>> Start Task inputs

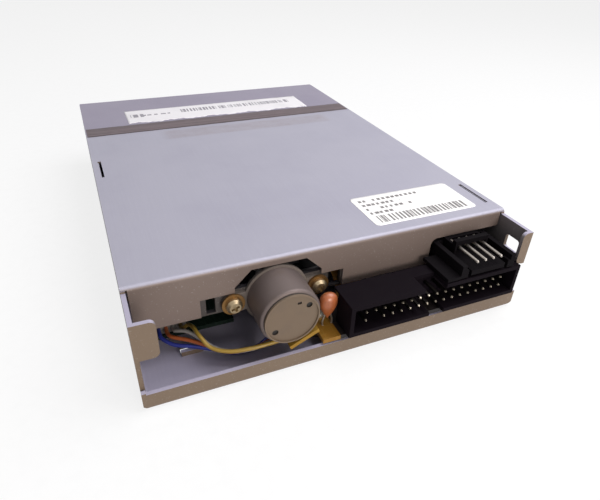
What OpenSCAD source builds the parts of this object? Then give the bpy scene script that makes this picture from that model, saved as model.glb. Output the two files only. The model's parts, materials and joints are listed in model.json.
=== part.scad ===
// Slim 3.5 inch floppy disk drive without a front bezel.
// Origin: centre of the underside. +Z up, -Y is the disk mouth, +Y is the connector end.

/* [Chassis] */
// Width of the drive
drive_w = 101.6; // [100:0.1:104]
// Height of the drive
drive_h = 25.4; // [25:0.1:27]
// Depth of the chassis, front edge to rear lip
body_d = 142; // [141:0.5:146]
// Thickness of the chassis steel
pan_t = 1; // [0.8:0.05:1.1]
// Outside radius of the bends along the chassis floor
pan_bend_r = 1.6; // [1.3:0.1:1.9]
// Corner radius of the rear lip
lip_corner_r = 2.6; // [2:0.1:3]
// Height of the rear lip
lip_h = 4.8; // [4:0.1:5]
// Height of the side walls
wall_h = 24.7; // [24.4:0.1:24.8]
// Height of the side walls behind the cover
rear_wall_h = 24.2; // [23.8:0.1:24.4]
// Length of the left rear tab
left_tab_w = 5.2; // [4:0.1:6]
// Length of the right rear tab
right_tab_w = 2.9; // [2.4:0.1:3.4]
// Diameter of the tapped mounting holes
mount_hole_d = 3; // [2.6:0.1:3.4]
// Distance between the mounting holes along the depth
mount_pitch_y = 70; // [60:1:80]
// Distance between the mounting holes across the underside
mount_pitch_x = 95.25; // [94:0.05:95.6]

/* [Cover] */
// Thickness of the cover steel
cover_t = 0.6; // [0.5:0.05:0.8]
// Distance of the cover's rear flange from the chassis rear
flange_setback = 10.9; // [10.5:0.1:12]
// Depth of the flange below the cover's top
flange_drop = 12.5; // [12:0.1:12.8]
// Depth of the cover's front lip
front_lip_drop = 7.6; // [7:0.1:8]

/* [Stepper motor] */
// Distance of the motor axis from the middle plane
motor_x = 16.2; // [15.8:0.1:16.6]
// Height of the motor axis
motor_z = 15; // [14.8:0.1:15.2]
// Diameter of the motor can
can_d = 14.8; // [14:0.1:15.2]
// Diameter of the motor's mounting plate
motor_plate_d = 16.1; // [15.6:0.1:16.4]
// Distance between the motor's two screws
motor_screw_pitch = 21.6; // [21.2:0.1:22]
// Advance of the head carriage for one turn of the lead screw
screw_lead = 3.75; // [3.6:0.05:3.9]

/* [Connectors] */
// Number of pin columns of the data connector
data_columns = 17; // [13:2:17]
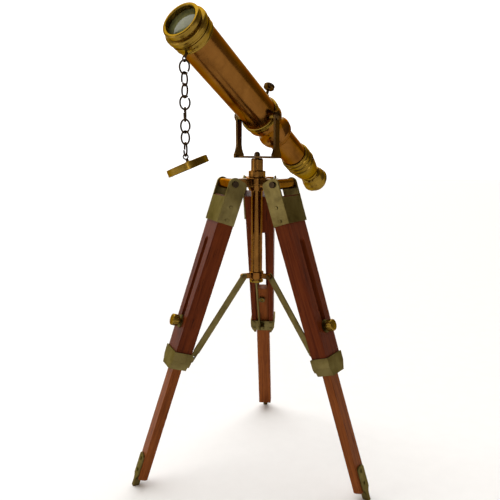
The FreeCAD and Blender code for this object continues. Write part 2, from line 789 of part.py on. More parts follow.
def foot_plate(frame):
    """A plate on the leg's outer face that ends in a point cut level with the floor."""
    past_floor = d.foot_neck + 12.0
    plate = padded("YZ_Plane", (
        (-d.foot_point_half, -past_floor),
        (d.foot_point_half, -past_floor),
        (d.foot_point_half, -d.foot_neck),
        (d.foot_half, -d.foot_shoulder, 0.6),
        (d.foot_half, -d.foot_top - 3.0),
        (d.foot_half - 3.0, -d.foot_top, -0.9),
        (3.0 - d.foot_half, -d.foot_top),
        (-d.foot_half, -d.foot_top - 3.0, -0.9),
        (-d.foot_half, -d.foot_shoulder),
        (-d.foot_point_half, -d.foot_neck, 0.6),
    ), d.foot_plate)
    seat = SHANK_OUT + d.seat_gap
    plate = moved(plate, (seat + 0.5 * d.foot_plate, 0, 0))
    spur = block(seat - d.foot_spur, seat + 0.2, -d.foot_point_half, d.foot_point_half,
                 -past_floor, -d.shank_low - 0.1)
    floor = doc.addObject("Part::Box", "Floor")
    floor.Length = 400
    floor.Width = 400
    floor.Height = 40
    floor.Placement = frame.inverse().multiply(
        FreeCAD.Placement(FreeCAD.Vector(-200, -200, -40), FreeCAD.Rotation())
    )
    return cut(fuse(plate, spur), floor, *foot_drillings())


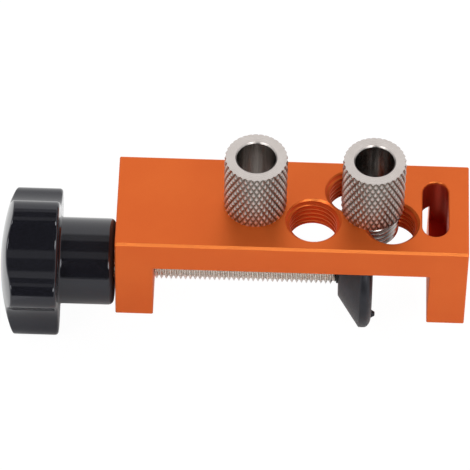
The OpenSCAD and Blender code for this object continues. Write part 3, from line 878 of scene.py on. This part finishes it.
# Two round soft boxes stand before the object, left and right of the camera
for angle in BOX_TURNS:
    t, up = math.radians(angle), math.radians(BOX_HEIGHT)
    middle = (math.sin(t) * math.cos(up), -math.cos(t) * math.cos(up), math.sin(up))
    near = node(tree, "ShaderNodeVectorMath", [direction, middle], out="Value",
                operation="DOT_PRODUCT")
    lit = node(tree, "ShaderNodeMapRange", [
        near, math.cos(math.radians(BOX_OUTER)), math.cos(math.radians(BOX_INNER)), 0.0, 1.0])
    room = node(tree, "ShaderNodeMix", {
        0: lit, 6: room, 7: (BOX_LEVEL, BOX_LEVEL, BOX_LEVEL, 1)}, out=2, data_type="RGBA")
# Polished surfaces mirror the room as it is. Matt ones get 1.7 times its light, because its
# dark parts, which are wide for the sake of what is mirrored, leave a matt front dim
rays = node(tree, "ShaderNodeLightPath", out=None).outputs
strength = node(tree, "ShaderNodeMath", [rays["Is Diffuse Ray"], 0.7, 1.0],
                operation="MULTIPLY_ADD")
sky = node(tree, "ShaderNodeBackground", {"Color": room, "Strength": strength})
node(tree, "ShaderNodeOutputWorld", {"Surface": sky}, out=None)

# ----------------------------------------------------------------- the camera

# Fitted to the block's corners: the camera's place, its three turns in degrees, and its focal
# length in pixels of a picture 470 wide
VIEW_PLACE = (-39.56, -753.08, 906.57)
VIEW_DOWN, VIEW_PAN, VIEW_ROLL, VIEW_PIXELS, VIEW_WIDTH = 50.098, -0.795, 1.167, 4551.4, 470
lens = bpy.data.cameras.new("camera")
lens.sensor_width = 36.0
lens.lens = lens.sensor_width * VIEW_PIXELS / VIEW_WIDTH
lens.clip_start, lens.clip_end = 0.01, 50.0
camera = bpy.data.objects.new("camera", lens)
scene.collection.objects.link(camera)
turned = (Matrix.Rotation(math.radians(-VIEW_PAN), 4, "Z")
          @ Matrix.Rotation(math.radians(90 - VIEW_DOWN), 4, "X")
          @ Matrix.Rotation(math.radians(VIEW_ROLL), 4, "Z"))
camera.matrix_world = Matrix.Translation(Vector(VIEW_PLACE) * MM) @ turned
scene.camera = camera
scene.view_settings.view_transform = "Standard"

>> End Task inputs

## What is required
Using the data above, reproduce every line exactly.

## Task solution
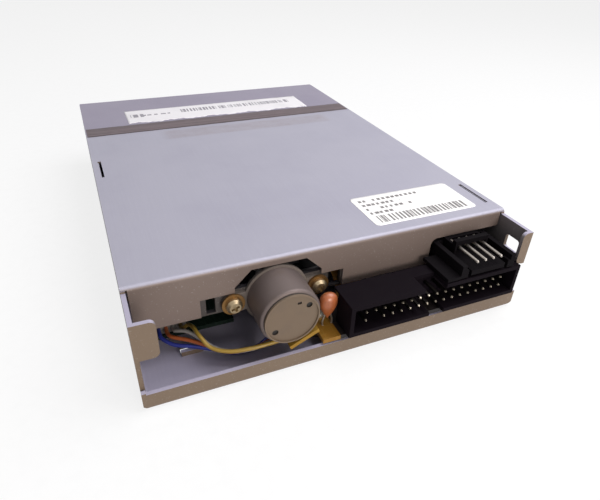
What OpenSCAD source builds the parts of this object? Then give the bpy scene script that makes this picture from that model, saved as model.glb. Output the two files only. The model's parts, materials and joints are listed in model.json.
=== part.scad ===
// Slim 3.5 inch floppy disk drive without a front bezel.
// Origin: centre of the underside. +Z up, -Y is the disk mouth, +Y is the connector end.

/* [Chassis] */
// Width of the drive
drive_w = 101.6; // [100:0.1:104]
// Height of the drive
drive_h = 25.4; // [25:0.1:27]
// Depth of the chassis, front edge to rear lip
body_d = 142; // [141:0.5:146]
// Thickness of the chassis steel
pan_t = 1; // [0.8:0.05:1.1]
// Outside radius of the bends along the chassis floor
pan_bend_r = 1.6; // [1.3:0.1:1.9]
// Corner radius of the rear lip
lip_corner_r = 2.6; // [2:0.1:3]
// Height of the rear lip
lip_h = 4.8; // [4:0.1:5]
// Height of the side walls
wall_h = 24.7; // [24.4:0.1:24.8]
// Height of the side walls behind the cover
rear_wall_h = 24.2; // [23.8:0.1:24.4]
// Length of the left rear tab
left_tab_w = 5.2; // [4:0.1:6]
// Length of the right rear tab
right_tab_w = 2.9; // [2.4:0.1:3.4]
// Diameter of the tapped mounting holes
mount_hole_d = 3; // [2.6:0.1:3.4]
// Distance between the mounting holes along the depth
mount_pitch_y = 70; // [60:1:80]
// Distance between the mounting holes across the underside
mount_pitch_x = 95.25; // [94:0.05:95.6]

/* [Cover] */
// Thickness of the cover steel
cover_t = 0.6; // [0.5:0.05:0.8]
// Distance of the cover's rear flange from the chassis rear
flange_setback = 10.9; // [10.5:0.1:12]
// Depth of the flange below the cover's top
flange_drop = 12.5; // [12:0.1:12.8]
// Depth of the cover's front lip
front_lip_drop = 7.6; // [7:0.1:8]

/* [Stepper motor] */
// Distance of the motor axis from the middle plane
motor_x = 16.2; // [15.8:0.1:16.6]
// Height of the motor axis
motor_z = 15; // [14.8:0.1:15.2]
// Diameter of the motor can
can_d = 14.8; // [14:0.1:15.2]
// Diameter of the motor's mounting plate
motor_plate_d = 16.1; // [15.6:0.1:16.4]
// Distance between the motor's two screws
motor_screw_pitch = 21.6; // [21.2:0.1:22]
// Advance of the head carriage for one turn of the lead screw
screw_lead = 3.75; // [3.6:0.05:3.9]

/* [Connectors] */
// Number of pin columns of the data connector
data_columns = 17; // [13:2:17]
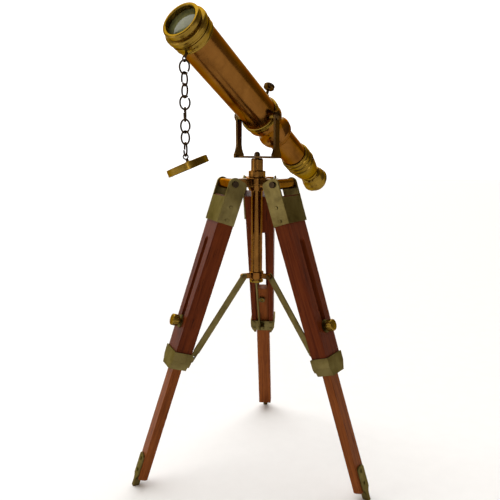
The FreeCAD and Blender code for this object continues. Write part 2, from line 789 of part.py on. More parts follow.
def foot_plate(frame):
    """A plate on the leg's outer face that ends in a point cut level with the floor."""
    past_floor = d.foot_neck + 12.0
    plate = padded("YZ_Plane", (
        (-d.foot_point_half, -past_floor),
        (d.foot_point_half, -past_floor),
        (d.foot_point_half, -d.foot_neck),
        (d.foot_half, -d.foot_shoulder, 0.6),
        (d.foot_half, -d.foot_top - 3.0),
        (d.foot_half - 3.0, -d.foot_top, -0.9),
        (3.0 - d.foot_half, -d.foot_top),
        (-d.foot_half, -d.foot_top - 3.0, -0.9),
        (-d.foot_half, -d.foot_shoulder),
        (-d.foot_point_half, -d.foot_neck, 0.6),
    ), d.foot_plate)
    seat = SHANK_OUT + d.seat_gap
    plate = moved(plate, (seat + 0.5 * d.foot_plate, 0, 0))
    spur = block(seat - d.foot_spur, seat + 0.2, -d.foot_point_half, d.foot_point_half,
                 -past_floor, -d.shank_low - 0.1)
    floor = doc.addObject("Part::Box", "Floor")
    floor.Length = 400
    floor.Width = 400
    floor.Height = 40
    floor.Placement = frame.inverse().multiply(
        FreeCAD.Placement(FreeCAD.Vector(-200, -200, -40), FreeCAD.Rotation())
    )
    return cut(fuse(plate, spur), floor, *foot_drillings())


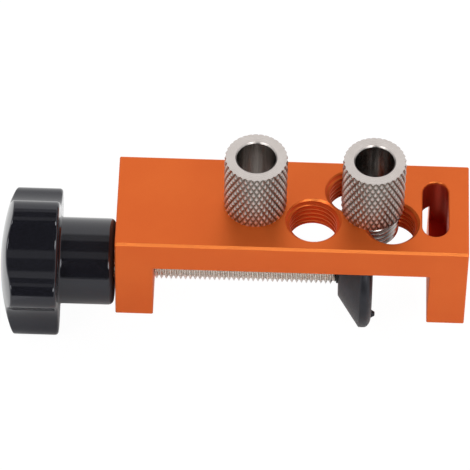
The OpenSCAD and Blender code for this object continues. Write part 3, from line 878 of scene.py on. This part finishes it.
# Two round soft boxes stand before the object, left and right of the camera
for angle in BOX_TURNS:
    t, up = math.radians(angle), math.radians(BOX_HEIGHT)
    middle = (math.sin(t) * math.cos(up), -math.cos(t) * math.cos(up), math.sin(up))
    near = node(tree, "ShaderNodeVectorMath", [direction, middle], out="Value",
                operation="DOT_PRODUCT")
    lit = node(tree, "ShaderNodeMapRange", [
        near, math.cos(math.radians(BOX_OUTER)), math.cos(math.radians(BOX_INNER)), 0.0, 1.0])
    room = node(tree, "ShaderNodeMix", {
        0: lit, 6: room, 7: (BOX_LEVEL, BOX_LEVEL, BOX_LEVEL, 1)}, out=2, data_type="RGBA")
# Polished surfaces mirror the room as it is. Matt ones get 1.7 times its light, because its
# dark parts, which are wide for the sake of what is mirrored, leave a matt front dim
rays = node(tree, "ShaderNodeLightPath", out=None).outputs
strength = node(tree, "ShaderNodeMath", [rays["Is Diffuse Ray"], 0.7, 1.0],
                operation="MULTIPLY_ADD")
sky = node(tree, "ShaderNodeBackground", {"Color": room, "Strength": strength})
node(tree, "ShaderNodeOutputWorld", {"Surface": sky}, out=None)

# ----------------------------------------------------------------- the camera

# Fitted to the block's corners: the camera's place, its three turns in degrees, and its focal
# length in pixels of a picture 470 wide
VIEW_PLACE = (-39.56, -753.08, 906.57)
VIEW_DOWN, VIEW_PAN, VIEW_ROLL, VIEW_PIXELS, VIEW_WIDTH = 50.098, -0.795, 1.167, 4551.4, 470
lens = bpy.data.cameras.new("camera")
lens.sensor_width = 36.0
lens.lens = lens.sensor_width * VIEW_PIXELS / VIEW_WIDTH
lens.clip_start, lens.clip_end = 0.01, 50.0
camera = bpy.data.objects.new("camera", lens)
scene.collection.objects.link(camera)
turned = (Matrix.Rotation(math.radians(-VIEW_PAN), 4, "Z")
          @ Matrix.Rotation(math.radians(90 - VIEW_DOWN), 4, "X")
          @ Matrix.Rotation(math.radians(VIEW_ROLL), 4, "Z"))
camera.matrix_world = Matrix.Translation(Vector(VIEW_PLACE) * MM) @ turned
scene.camera = camera
scene.view_settings.view_transform = "Standard"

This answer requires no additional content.